Wycherley, the first dramatist of the time, remains the most brutal among all writers for the stage; and nothing gives so damning an expression of his day as the fact that he found actors to repeat his words and audiences to applaud him. In men such as Wycherley Milton found types for the Belial of his great poem, "than whom a spirit more lewd fell not from Heaven, or more gross to love vice for itself." He piques himself on the frankness and "plain dealing" which painted the world as he saw it, a world of brawls and assignations, of orgies at Vauxhall and fights with the watch, of lies and double entendres, of knaves and dupes, of men who sold their daughters and women who cheated their husbands. But the cynicism of Wycherley was no greater than that of the men about him.

and in mere love of what was vile, in contempt of virtue and disbelief in purity and honesty, the King himself stood ahead of any of his subjects.-GREEN, JOHN RICHARD, 1874, A Short History of the English People, ch. ix, sec. i.

His merits lie in the vigour with which his characters are drawn, the clearness with which they stand out from one another, and the naturalness with which he both constructs his plots and chooses his language. As for his plots, they are rarely original, and in the main based upon Molière; but Wycherley neither borrows without reflexion, nor combines without care. The wit of his dialogue is less sparkling and spontaneous than that of Congreve's or of Vanbrugh's; he is, as Leigh Hunt says, somewhat heavy as well as brawny in his step, and he lacks in general the gaiety of spirit which is the most charming phase of comic humour. On the other hand, he excels in satire of an intenser kind; his sarcasms are as keen as they are cruel; and the cynicism of his wit cannot prevent us from acknowledging its power. But while he ruthlessly uncloaks the vices of his age, his own moral tone is affected by their influence to as deplorable a degree as is that of the most light-hearted and unthinking of the dramatists contemporary with him. WARD, ADOLPHUS WILLIAM, 1875-99, A History of English Dramatic Literature, vol. III, p. 462.

Wycherley has this merit, that he was first in the field of our best school of comedy-writers. He virtually began the school of the Restoration comic dramatists,

the so-called comedy of manners. True it is that had Molière not written comedies Wycherley would not have written as he did, and it must be admitted that Sir George Etheredge wrote plays as unconventionally natural so far as dialogue is concerned as Wycherley's; but Etheredge's comedies are altogether beneath notice as literature, while Wycherley is, and ever will be, a true English classic. If he transferred to our stage whole scenes from Molière, he did them into strong, nervous English, racy with mother wit. CRAWFURD, OSWALD, 1883, ed., English Comic Dramatists, p. 66.

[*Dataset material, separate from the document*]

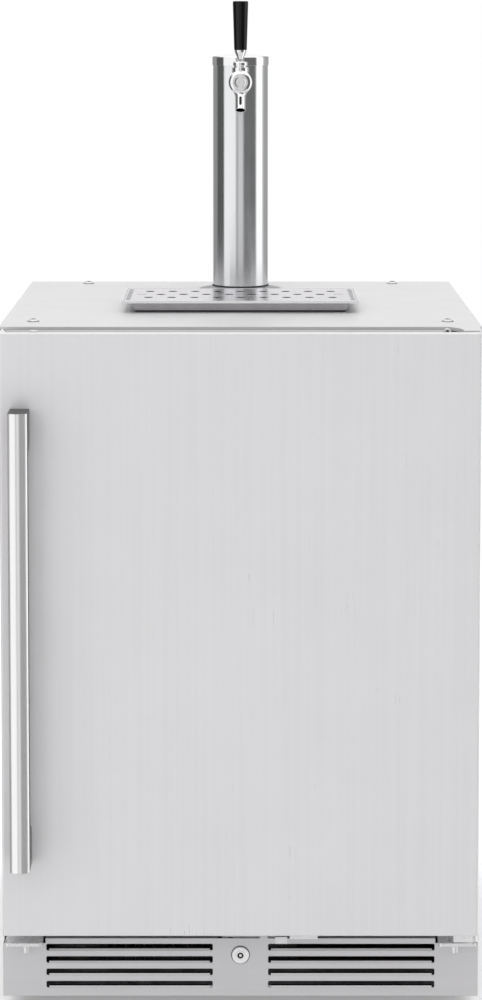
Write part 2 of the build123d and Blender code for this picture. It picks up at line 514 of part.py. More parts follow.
# Bar handle on two bevelled standoffs.
HANDLE_X = -268.2
HANDLE_LONG = 563.0
HANDLE_MID = (DOOR_TOP + DOOR_BOTTOM) / 2
HANDLE_WIDE = 23.6
BAR_DEEP = 23.0
STANDOFF = 48.0
BEVEL = 8.0
h0 = HANDLE_MID - HANDLE_LONG / 2
h1 = HANDLE_MID + HANDLE_LONG / 2
bar_back = HANDLE_FRONT + BAR_DEEP
FRONT_SAG = 4.9            # how far the front face bulges over its edges
bar_edge = HANDLE_FRONT + FRONT_SAG
half_wide = HANDLE_WIDE / 2
bar_outline = make_face([
    ThreePointArc((-half_wide, bar_edge), (0, HANDLE_FRONT), (half_wide, bar_edge)),
    Line((half_wide, bar_edge), (half_wide, DOOR_FACE)),
    Line((half_wide, DOOR_FACE), (-half_wide, DOOR_FACE)),
    Line((-half_wide, DOOR_FACE), (-half_wide, bar_edge)),
])
handle = Pos(HANDLE_X, 0, h0) * extrude(bar_outline, HANDLE_LONG)
gap_outline = make_face(Plane.YZ * Polyline(
    (DOOR_FACE + 1, h1 - STANDOFF + BEVEL), (DOOR_FACE, h1 - STANDOFF + BEVEL), (DOOR_FACE - BEVEL, h1 - STANDOFF),
    (bar_back, h1 - STANDOFF), (bar_back, h0 + STANDOFF), (DOOR_FACE - BEVEL, h0 + STANDOFF),
    (DOOR_FACE, h0 + STANDOFF - BEVEL), (DOOR_FACE + 1, h0 + STANDOFF - BEVEL), close=True))
handle -= Pos(HANDLE_X - HANDLE_WIDE, 0, 0) * extrude(gap_outline, 2 * HANDLE_WIDE, dir=(1, 0, 0))
nodes["door_handle"] = handle

# Hinge arm under the door's right corner, and the strike that the lock bolt enters.
ARM_LOW = 101.5
arm = block(263, 294.3, DOOR_FACE + 3, DOOR_FACE + 38, ARM_LOW, DOOR_BOTTOM)
arm = fillet(arm.edges().filter_by(Axis.Z).filter_by(lambda e: e.center().X > 290), 8)
arm -= rod_z(HINGE_X, HINGE_Y, ARM_LOW - 1, DOOR_BOTTOM + 1, PIN_R + RUN)
nodes["door_hinge_arm"] = arm
skin_hole = rod_z(HINGE_X, HINGE_Y, DOOR_BOTTOM - 1, DOOR_BOTTOM + 3, PIN_R + RUN)
nodes["door_skin"] = nodes["door_skin"] - skin_hole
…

Whatever the cause, he was lost to the stage at thirty, and his occasional poetical productions, the most important of which have been already noticed, were far from qualifying him to sit in the seat of Dryden. He enjoyed, nevertheless, supremacy of another kind. Regarded as an extinct volcano, he gave umbrage to no rivals; his urbane and undemonstrative temper kept him out of literary feuds; all agreed to adore so benign and inoffensive a deity, and the general respect of the lettered world fitly culminated in Pope's dedication of his "Homer" to him, the most splendid literary tribute the age could bestow.-GARNETT, RICHARD, 1895, The Age of Dryden, p. 126.

In Wycherley's plays the immorality is more realistic, and therefore more harmful, than in other Restoration dramas; but his vigour and clearness of delineation are his greatest merits.-AITKEN, G. A., 1900, Dictionary of National Biography, vol. LXIII, p. 201.

Robert South

1634-1716

Robert South, born at Hackney in 1633, from Westminster passed as a student to Christ Church in 1651. In 1658 he received orders from a deprived bishop, and in 1660 was appointed public orator. His vigorous sermons, full of mockery of the Puritans, delighted the restored royalists. He became domestic chaplain to Clarendon, prebendary of Westminster in 1663, canon of Christ Church in 1670, rector of Islip in Oxfordshire in 1678, and chaplain to Clarendon's son on his embassy to the Polish court of John Sobieski (1676). He suppressed his disapproval of James II.'s Declaration of Indulgence, "acquiesced in" the Revolution, but blazed out with anger against the proposed scheme of Comprehension. In 1693 began his great controversy with Sherlock, Dean of St. Paul's, who had defended the Trinity against the Socinians. South flung his "Animadversions" anonymously into the fray, but the bitter irony and fierce sarcasms quickly betrayed his hand. Sherlock published a "Defence," to which South rejoined in his "Tritheism charged upon Dr. Sherlock." The controversy became the talk of the town, and the king himself interposed. South made interest for

Sacheverell, and is said to have refused the see of Rochester and deanery of Westminster (1713). He died 8th July 1716. His sermons fill 11 vols. (1692–1744);

in 1717 appeared his "Posthumous Works," with Memoir; also his "Opera Posthuma Latina" (all republished by the Clarendon Press in 1823). See his "Sermons on Several Occasions" (new ed. 1878), Quarterly Review (1868), and Dean Lake in "Classic Preachers" (1877).-PATRICK AND GROOME, eds., 1897, Chambers's Biographical Dictionary, p. 868.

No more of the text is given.